I don’t know when my feet stumble on a derelict barn. Non-descript, it resembles a shack. Even at this distance, I can tell that large chunks of the flat timber are rotten through – dead wood. My size-fives break a twig, surprising a black bird. It swoops off a branch and flies away. I watch until it becomes a black dot against the November mist. Averting my eyes back to level ground, I walk around the rectangular structure. I am quiet. I sense that I am intruding. On what, I do not know. That is, until I hear something – a whining sound. Like the whimpering noise cats make when they are sick, or suffering. I stop. Listen hard. Perhaps, I have imagined it. But it comes again. I lean against the wooden wall, as if wanting some sort of a camouflage. I wonder if I should make my escape. No – my curiosity gets the better of me. Now at the rear end of the barn, I move closer to the wide window, and crouch beneath it. I take a deep breath, trembling slightly: a mixture of cold, excitement, and fear. I count to ten before edging my body upwards. My eyes hover halfway then peer through the dust streaked panes. I blink, widen my eyes, and press my face against the window – flattening my nose. I see nothing; only the outline shadow of a pile of hay and a scattering of disused farming equipment. I stretch myself fully. A wave of disappointment drifts through me. There is no mystery here. In that moment of contemplation, in the stillness that envelops, I hear a strained, soft moan. Following the direction of the breathy whimper, I walk past the window and notice a loose panel – no longer overlapping – revealing a slit-hole. I peep.

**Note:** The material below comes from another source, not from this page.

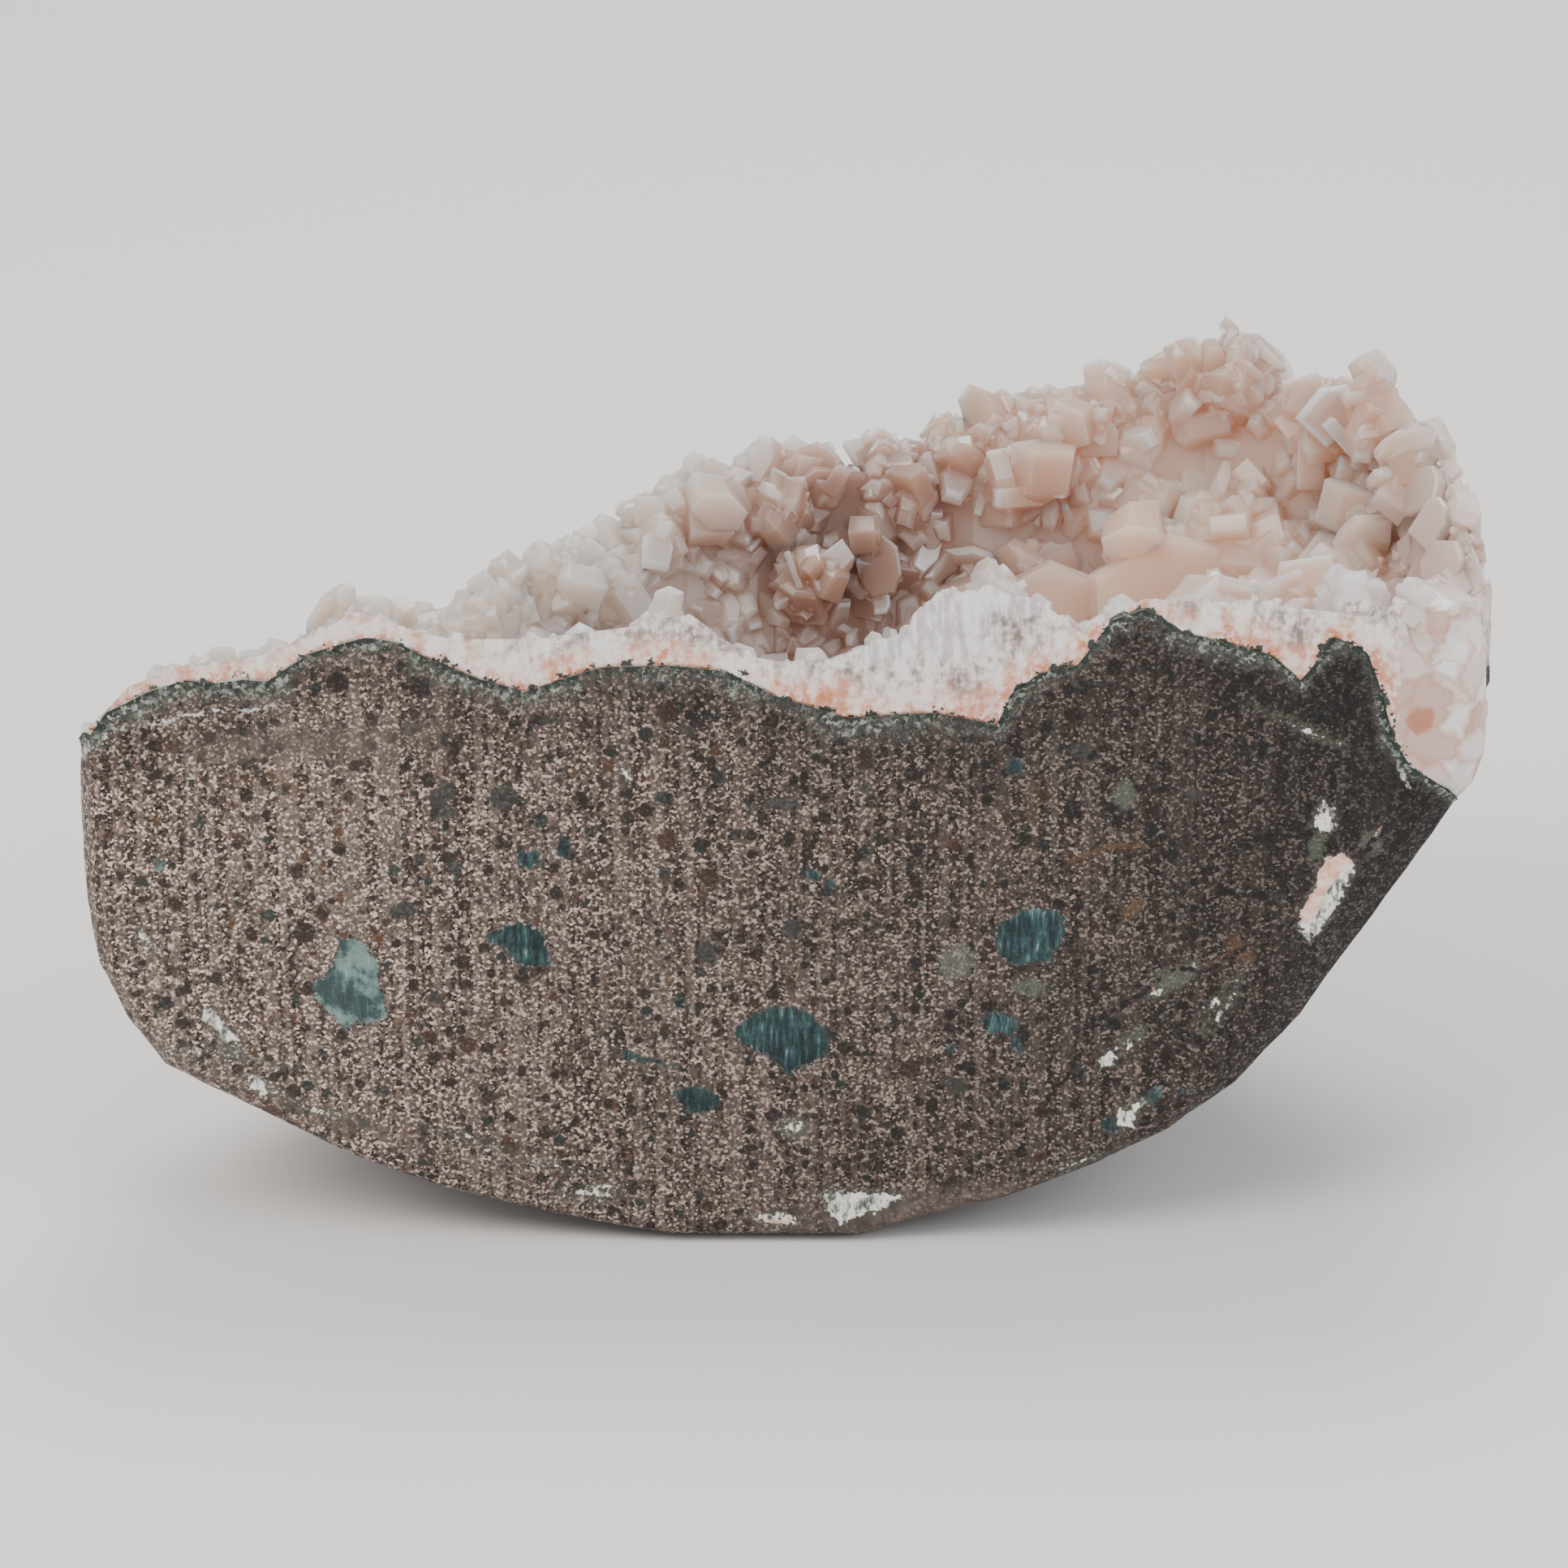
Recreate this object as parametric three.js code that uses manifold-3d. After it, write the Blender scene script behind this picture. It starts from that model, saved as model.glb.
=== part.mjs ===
// A heulandite geode: a block of basalt, sawn flat in front and ground round underneath,
// with a hollow in its top. A crust of heulandite lines the hollow, crystal beside crystal,
// and the sawn face cuts through both.
// Millimetres, +Z up, the sawn face towards -Y, standing on the flat ground underneath.
import * as THREE from "three";
import { ConvexGeometry } from "three/addons/geometries/ConvexGeometry.js";
import { ImprovedNoise } from "three/addons/math/ImprovedNoise.js";
import { mergeVertices } from "three/addons/utils/BufferGeometryUtils.js";
import Module from "manifold-3d";

const wasm = await Module();
wasm.setup();

// Driving dimensions
const FACE_WIDTH = 186; // the sawn face and the crust beside it, left to right
const STONE_DEPTH = 108; // sawn face to the back of the stone
const EDGE = 4; // how far behind the sawn face its ground edge reaches
const HOLLOW_DEPTH = 60; // floor of the hollow under the line between its rims
const HOLLOW_START = -12; // the sawn face cuts the hollow's side this far past its rim
const CUT_START = -9; // the shapes that the sawn face cuts off start here
const CRUST = 8; // thickness of the crust under its crystals
const CRUST_GAP = 0.35; // clearance that keeps rock and crust separate solids
const ROOT = 3; // how far a crystal goes into the crust
const SPACING = 10.7; // least distance between crystals
const CRYSTAL_WIDTH = [7.5, 12.5];
const CRYSTAL_HEIGHT = [4, 9];

// Shapes
const FULL_AT = 0.3; // share of the rim's depth where the crust has its full thickness
const THIN_END = 0.25; // a narrow end's crust is at most this share of the rim's depth
const SETBACK = [2.5, 5.5]; // the crystals on the rim stand this far inside it
const SHORTEST = 3; // a crystal that would be shorter is left out
const TRIES = 6000; // places tried for a crystal
const SKY = 160; // height at which the shapes that only cut are closed
const SEED = 20260;
const SAME_POINT = 1e-4; // corners closer than this are one

// The photograph's sightlines: its middle and foot in pixels, its lens, and its tilt
const VIEW = { middle: 966, left: 100, right: 1832, foot: 1518, focal: 7245 };
const TILT = THREE.MathUtils.degToRad(20);
const AWAY = (VIEW.focal * FACE_WIDTH) / (VIEW.right - VIEW.left);
const FOOT_DROP = VIEW.foot - VIEW.middle;
const AIM_HEIGHT =
  (FOOT_DROP * (AWAY + EDGE * Math.cos(TILT)) + EDGE * Math.sin(TILT) * VIEW.focal) /
  (VIEW.focal * Math.cos(TILT) - FOOT_DROP * Math.sin(TILT));
const FORWARD = new THREE.Vector3(0, Math.cos(TILT), -Math.sin(TILT));
const DOWN = new THREE.Vector3(0, -Math.sin(TILT), -Math.cos(TILT));
const EYE = new THREE.Vector3(0, 0, AIM_HEIGHT).addScaledVector(FORWARD, -AWAY);

// The point that a pixel of the photograph shows, at a depth behind the sawn face.
function seen(px, py, depth = 0) {
  const ray = FORWARD.clone().multiplyScalar(VIEW.focal);
  ray.x += px - VIEW.middle;
  ray.addScaledVector(DOWN, py - VIEW.middle);
  return EYE.clone().addScaledVector(ray, (depth - EYE.y) / ray.y);
}

// The pixel that shows a point.
function pixelOf(point) {
  const ray = point.clone().sub(EYE);
  const scale = VIEW.focal / ray.dot(FORWARD);
  return { x: VIEW.middle + ray.x * scale, y: VIEW.middle + ray.dot(DOWN) * scale };
}

// Outlines read off the photograph, in pixels, left to right.
// The stone's edge from its left shoulder under to its right one, with the bevel in mm.
const STONE_EDGE = [
  [100, 905, 1.6], [100, 1000, 2.4], [108, 1110, 2.8], [122, 1185, 2.8],
  [160, 1255, 2.8], [205, 1310, 2.8], [330, 1372, 2.4], [430, 1420, 2.2],
  [540, 1459, 2], [640, 1483, 2], [740, 1504, 2], [830, 1518, 2],
  [1060, 1518, 2], [1150, 1493, 2], [1240, 1473, 2], [1340, 1436, 2.6],
  [1440, 1390, 3.4], [1520, 1333, 4.5], [1600, 1250, 5.5], [1680, 1140, 6],
  [1740, 1060, 6], [1790, 988, 5.5], [1815, 962, 4], [1829, 925, 2.5],
  [1832, 870, 1.5], [1833, 790, 1.5],
];
// The rock's upper edge on the sawn face.
const ROCK_LINE = [
  [60, 925], [102, 903], [133, 880], [165, 866], [213, 848], [330, 846], [386, 811],
  [450, 793], [485, 798], [535, 822], [592, 843], [648, 857], [705, 836], [744, 826],
  [836, 826], [897, 834], [954, 863], [1042, 891], [1153, 885], [1230, 901],
  [1247, 862], [1283, 836], [1329, 826], [1372, 770], [1410, 757], [1459, 786],
  [1568, 814], [1602, 845], [1618, 828], [1644, 790], [1683, 809], [1698, 850],
  [1715, 916], [1736, 948], [1786, 977], [1880, 1040],
];
// The crust's upper edge on the sawn face, under the crystals that stand on it.
const CRUST_LINE = [
  [60, 905], [102, 895], [160, 862], [215, 836], [350, 806], [440, 764], [560, 800],
  [680, 786], [850, 757], [930, 812], [1010, 816], [1110, 786], [1155, 732], [1225, 726],
  [1335, 780], [1410, 744], [1540, 741], [1690, 760], [1740, 722], [1830, 735],
  [1880, 760],
];
// The far rim, under its crystals, with its depth behind the sawn face in mm.
const FAR_RIM = [
  [60, 925, 3], [100, 912, 5], [237, 856, 20], [330, 830, 32], [420, 790, 43],
  [520, 785, 54], [600, 768, 62], [660, 732, 68], [720, 695, 75], [797, 650, 82],
  [874, 615, 88], [980, 590, 92], [1090, 575, 95], [1180, 555, 97], [1283, 528, 98],
  [1365, 505, 98], [1464, 475, 96], [1522, 462, 94], [1590, 515, 90],
  [1677, 515, 82], [1751, 550, 70], [1790, 600, 60], [1806, 665, 50],
  [1816, 740, 40], [1840, 800, 28], [1880, 860, 12],
];
// The crystals that make the skyline: the pixel of each tip and its width in mm.
const SKYLINE = [
  [102, 893, 3], [160, 866, 4], [212, 818, 6], [262, 806, 6], [330, 797, 7],
  [385, 776, 6], [425, 735, 6], [472, 737, 5.5], [515, 752, 6], [560, 747, 6],
  [594, 729, 6], [629, 692, 4], [665, 673, 4], [704, 657, 5], [759, 633, 6],
  [797, 608, 5], [835, 589, 5], [874, 571, 6.5], [905, 583, 6], [945, 565, 4.5],
  [978, 543, 6], [1010, 556, 6], [1057, 572, 5], [1090, 532, 6], [1122, 543, 5],
  [1184, 514, 7], [1218, 520, 5], [1250, 495, 6], [1285, 481, 7], [1325, 492, 6],
  [1366, 458, 4], [1400, 470, 6], [1440, 450, 5], [1464, 427, 5], [1522, 414, 8],
  [1554, 476, 5], [1600, 498, 7], [1640, 478, 6], [1677, 469, 7], [1706, 500, 5],
  [1757, 513, 7], [1787, 580, 6], [1805, 602, 5], [1808, 650, 5], [1813, 694, 5],
  [1828, 724, 5], [1832, 793, 6],
];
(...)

Inside, there are two figures. First, I see the fresh, freckled face of a girl. Not much older than me. Thirteen? Fourteen? I cannot see her eyes, but the paleness of her skin tells me she is frightened. Her red curls are sprawled in a tangle on a bed of hay. She lies still; pinned down by a flushed fleshy mass. His back – a blanket of grey wiry hairs – faces me. I recognise the thinning patch on his head. He is still wearing the green pullover he greeted my mother and me with. My chest tightens. I cannot think what to do. Transfixed. I watch the rhythm of his bulge move back and forth. With each thrust a moan escapes; a cry of pleasure and power. 'Get up. Run.' The words ring in my mind - over and over. A sharp pain stings my chest, as I will the girl to move. She doesn’t. Stiff, stoic – she remains as silent as I am.

Catherine Mark

In this... I'm experimenting with the present tense (very much work-in-progress). Let me know what you think.

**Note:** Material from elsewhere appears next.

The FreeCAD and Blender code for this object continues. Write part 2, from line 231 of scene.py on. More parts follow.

To Ms. Catherine Mark-Beasant

I have just read two of your posts. I liked the simple language you use. I would like to revisit for reading more from you.

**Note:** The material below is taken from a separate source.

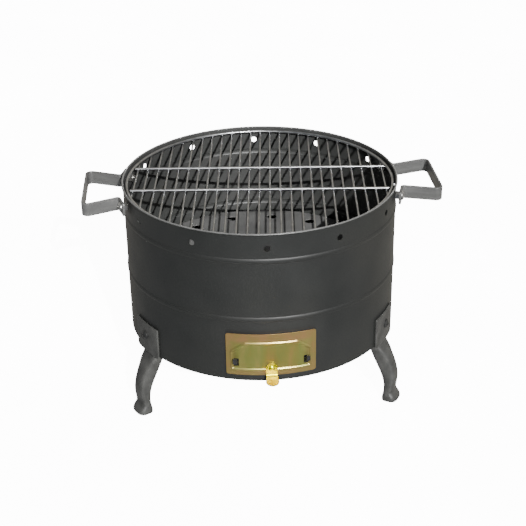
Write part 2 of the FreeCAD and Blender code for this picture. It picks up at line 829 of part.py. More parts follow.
os.makedirs("parts", exist_ok=True)
for part in parts:
    part.Shape.exportStep(f"parts/{part.Label}.step")
    box = part.Shape.BoundBox
    corners = [round(v, 1) for v in (box.XMin, box.YMin, box.ZMin, box.XMax, box.YMax, box.ZMax)]
    print(part.Label, len(part.Shape.Solids), round(part.Shape.Volume, 1), corners)
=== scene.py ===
import bmesh
import bpy
import json
import math
from mathutils import Matrix, Vector


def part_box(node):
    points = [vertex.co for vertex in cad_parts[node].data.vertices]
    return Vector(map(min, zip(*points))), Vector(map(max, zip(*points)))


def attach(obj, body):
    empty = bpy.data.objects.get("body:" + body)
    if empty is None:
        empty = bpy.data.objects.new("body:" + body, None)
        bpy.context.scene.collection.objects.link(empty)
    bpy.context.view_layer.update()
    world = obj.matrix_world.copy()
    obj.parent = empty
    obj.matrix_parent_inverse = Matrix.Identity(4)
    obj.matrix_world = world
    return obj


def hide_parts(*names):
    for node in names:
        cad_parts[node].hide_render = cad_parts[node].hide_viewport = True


# Looks of a portable tabletop charcoal grill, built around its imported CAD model. Metres; +Z is up,
# the vent door is at the front (-Y) and an azimuth is counted from the front towards +X.

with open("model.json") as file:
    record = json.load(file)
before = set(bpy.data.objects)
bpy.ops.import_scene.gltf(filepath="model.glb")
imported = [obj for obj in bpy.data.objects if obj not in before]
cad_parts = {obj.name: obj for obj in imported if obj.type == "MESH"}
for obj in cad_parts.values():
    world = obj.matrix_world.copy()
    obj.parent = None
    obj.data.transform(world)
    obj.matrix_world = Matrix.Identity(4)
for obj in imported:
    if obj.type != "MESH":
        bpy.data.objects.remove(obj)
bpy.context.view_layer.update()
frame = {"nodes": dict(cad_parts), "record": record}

MM = 0.001
collection = bpy.context.scene.collection


# ---------------------------------------------------------------- camera

CAMERA_TURN = math.radians(3.7)
CAMERA_ELEVATION = math.radians(27.23)
CAMERA_ROLL = math.radians(-0.9)
CAMERA_DISTANCE = 1.6028
CAMERA_AIM = Vector((0.0029, 0.0, 0.1646))
CAMERA_LENS = 80.1
CAMERA_SENSOR = 36

# The picture's own axes in the camera's frame before the turn about Z.
view_right = Vector((1, 0, 0))
view_forward = Vector((0, math.cos(CAMERA_ELEVATION), -math.sin(CAMERA_ELEVATION)))
view_up = view_right.cross(view_forward)
screen_right = view_right * math.cos(CAMERA_ROLL) + view_up * math.sin(CAMERA_ROLL)
screen_up = view_up * math.cos(CAMERA_ROLL) - view_right * math.sin(CAMERA_ROLL)
placing = Matrix((screen_right, screen_up, -view_forward)).transposed().to_4x4()
placing.translation = CAMERA_AIM - view_forward * CAMERA_DISTANCE
turn_view = Matrix.Rotation(-CAMERA_TURN, 4, "Z")

camera = bpy.data.objects.new("camera", bpy.data.cameras.new("camera"))
collection.objects.link(camera)
camera.matrix_world = turn_view @ placing
camera.data.lens = CAMERA_LENS
camera.data.sensor_width = CAMERA_SENSOR
bpy.context.scene.camera = camera


# ---------------------------------------------------------------- materials

# Places of the colour sockets among those of a Mix node.
MIX_SHARE, MIX_FIRST, MIX_SECOND, MIX_RESULT = 0, 6, 7, 2
# Scale of the mottle in a tint, in cycles per metre, and of the wear against a finish's mottle.
TINT_PATCH = 60.0
WEAR_SCALE = 2.3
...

If you like short stories and paintings, then a short visit to my blogs would be a good idea.

Naval Langa

CathM said...

Naval. Thanks for checking out my blog (and, do keep popping in)! At the moment my blog is a bit of a mixed bag... but, I do hope to find time in the new year to organise it better (lol). Anyway, I look forward to perusing your site at length. p.s. just noted 'Disgrace' as one of your favourite books - I read that recently and I totally agree - it's fab, fab, fab!

Linda S. Socha said...

I like the feeling of movement and the pace.
I m new at your blog but I will be back

CathM said...

Hello Linda. Great to have you pop in and have a look at my site. Hope you will visit again! Cheers.